In his essay here (https://theloop.ecpr.eu/the-butterfly-effect-representation-as-fractal-politics/), Alex Prior demonstrates how the practice of democracy is fractal. For example, a child may vote with their family over what movie to watch, the same child may then vote in their school over which sports students will play that afternoon, and, if suffrage is ever granted to the child, then they can choose to vote in local, regional, federal/national, possibly even multinational (e.g. EU) elections. The pattern repeats as the scale increases.
And whilst I do agree with Prior about the utilities that come from understanding fractal democracy, such as it helping us understand how politicians connect with various audiences, I do find the pattern problematic.

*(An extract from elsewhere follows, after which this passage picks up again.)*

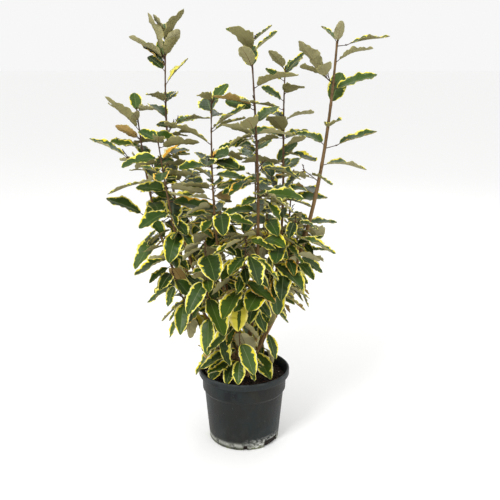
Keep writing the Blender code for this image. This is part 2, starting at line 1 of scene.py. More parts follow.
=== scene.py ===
"""Potted elaeagnus: the looks of a variegated evergreen shrub in a round nursery pot.

Metres, +Z up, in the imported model's frame, with the front towards -Y. The growing rule and its sizes are
those of the solids, so each of their leaves is here with its real outline, colours and stalk. A second
round of smaller leaves then fills the crown within the same reach.
"""

import json
import math
import random
from collections import namedtuple

import bpy
import numpy as np
from mathutils import Matrix, Vector
from mathutils.bvhtree import BVHTree

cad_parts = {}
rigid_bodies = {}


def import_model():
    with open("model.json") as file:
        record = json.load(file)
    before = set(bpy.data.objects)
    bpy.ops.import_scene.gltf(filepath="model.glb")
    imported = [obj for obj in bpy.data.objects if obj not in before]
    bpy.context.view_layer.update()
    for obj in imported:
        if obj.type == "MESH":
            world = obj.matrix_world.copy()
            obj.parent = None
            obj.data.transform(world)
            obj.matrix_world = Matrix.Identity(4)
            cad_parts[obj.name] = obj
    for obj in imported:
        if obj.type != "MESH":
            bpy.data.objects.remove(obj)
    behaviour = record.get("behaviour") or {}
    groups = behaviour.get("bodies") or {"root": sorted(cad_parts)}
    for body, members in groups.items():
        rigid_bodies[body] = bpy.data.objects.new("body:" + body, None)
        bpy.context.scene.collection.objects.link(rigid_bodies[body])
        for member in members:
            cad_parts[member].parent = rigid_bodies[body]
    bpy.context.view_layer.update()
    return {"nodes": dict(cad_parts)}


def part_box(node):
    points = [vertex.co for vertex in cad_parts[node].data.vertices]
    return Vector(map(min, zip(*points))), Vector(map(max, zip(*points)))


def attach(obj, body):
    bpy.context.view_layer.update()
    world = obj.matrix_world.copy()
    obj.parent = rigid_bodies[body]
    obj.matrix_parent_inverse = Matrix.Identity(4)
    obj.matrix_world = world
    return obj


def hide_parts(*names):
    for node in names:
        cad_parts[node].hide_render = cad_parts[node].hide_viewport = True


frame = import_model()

BODY = "root"

# Pot
CLEARANCE = 0.0003
POT_HEIGHT = 0.186
RIM_RADIUS = 0.1125
RIM_BAND = 0.016
RIM_WIDTH = 0.005
SHOULDER_BOTTOM = 0.128
SHOULDER_RADIUS = 0.1045
SHOULDER_DRAFT = 0.001
SHOULDER_STEP = 0.005
WALL_TOP_RADIUS = 0.0985
BASE_RADIUS = 0.0870
BASE_ROUND = 0.002
WALL = 0.0018
FLOOR = 0.0025
SLOT_DEPTH = 0.016
DrainSlot = namedtuple("DrainSlot", "bearing width height")
DRAIN_SLOTS = (
    DrainSlot(bearing=272, width=0.010, height=0.013),
    DrainSlot(bearing=321, width=0.050, height=0.018),
    DrainSlot(bearing=51, width=0.050, height=0.018),
    DrainSlot(bearing=92, width=0.010, height=0.013),
    DrainSlot(bearing=141, width=0.050, height=0.018),
)

# Compost and trunk
SOIL_LEVEL = 0.163
SOIL_LUMPS = 0.004
TRUNK_HEIGHT = 0.050
TRUNK_FLARE = 0.0185
TRUNK_RADIUS = 0.0115

# Stems: cubic curves from the trunk's axis to the tip, given by their bearings and leans in degrees
Stem = namedtuple("Stem", "name rise bearing lean tip tip_bearing tip_lean girth fork enter sparse seed")
STEMS = (
    Stem("left_tall", 0.030, 154, 42, (-0.184, 0.100, 0.975), 330, 4, 0.0090, 0.24, 0.50, 1.0, 80),
    Stem("far_left", 0.020, 180, 48, (-0.247, 0.020, 0.815), 180, 5, 0.0085, 0.26, 0.52, 1.0, 107),
    Stem("left_front", 0.028, 205, 44, (-0.190, -0.070, 0.755), 200, 8, 0.0080, 0.28, 0.55, 1.0, 164),
    Stem("thin_front", 0.028, 240, 30, (-0.070, -0.100, 0.845), 60, 2, 0.0065, 0.26, 0.52, 1.0, 49),
    Stem("centre", 0.030, 290, 28, (0.014, -0.115, 0.965), 180, 4, 0.0095, 0.25, 0.50, 1.0, 66),
    Stem("right_centre", 0.036, 30, 36, (0.098, 0.105, 0.905), 20, 3, 0.0090, 0.25, 0.52, 1.0, 157),
    Stem("right", 0.014, 342, 31, (0.203, -0.030, 0.968), 350, 3, 0.0120, 0.28, 0.54, 1.4, 105),
    Stem("back_left", 0.036, 115, 38, (-0.085, 0.175, 0.680), 110, 10, 0.0075, 0.30, 0.55, 1.2, 45),
    Stem("back", 0.024, 75, 44, (0.030, 0.185, 0.700), 80, 6, 0.0080, 0.30, 0.55, 1.2, 45),
    Stem("back_right", 0.020, 28, 46, (0.125, 0.150, 0.650), 40, 8, 0.0075, 0.32, 0.56, 1.3, 49),
)
STEM_TIP = 0.0022
CURVE_PULL = 0.36
LIMB_SIDES = 6
RING_SPACING = 0.060
WAY_SPAN = 0.006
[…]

This is because it demonstrates, yet again, the ideological tyranny of voting in the practice of democracy. As James Tully et al. demonstrate in their recent book Democratic Multiplicity, there are so very many other ways of practicing democracy which are not so easily detected in the fractal logic. And that's not because they are ill-suited to working at different scales. This is a fallacy. It is because they are not "in frame" ideologically for the people who make the decisions at this or that scale - be that the family or the parliament. Voting's tyrannical grasp, as Rongxin Li recently put it, does not permit other democratic practices from entering our minds.
I, do, therefore think that we can utilize Prior's insight more critically by demonstrating how many of democracy's other practices are presently excluded by fractal democracy's vote-centric iteration.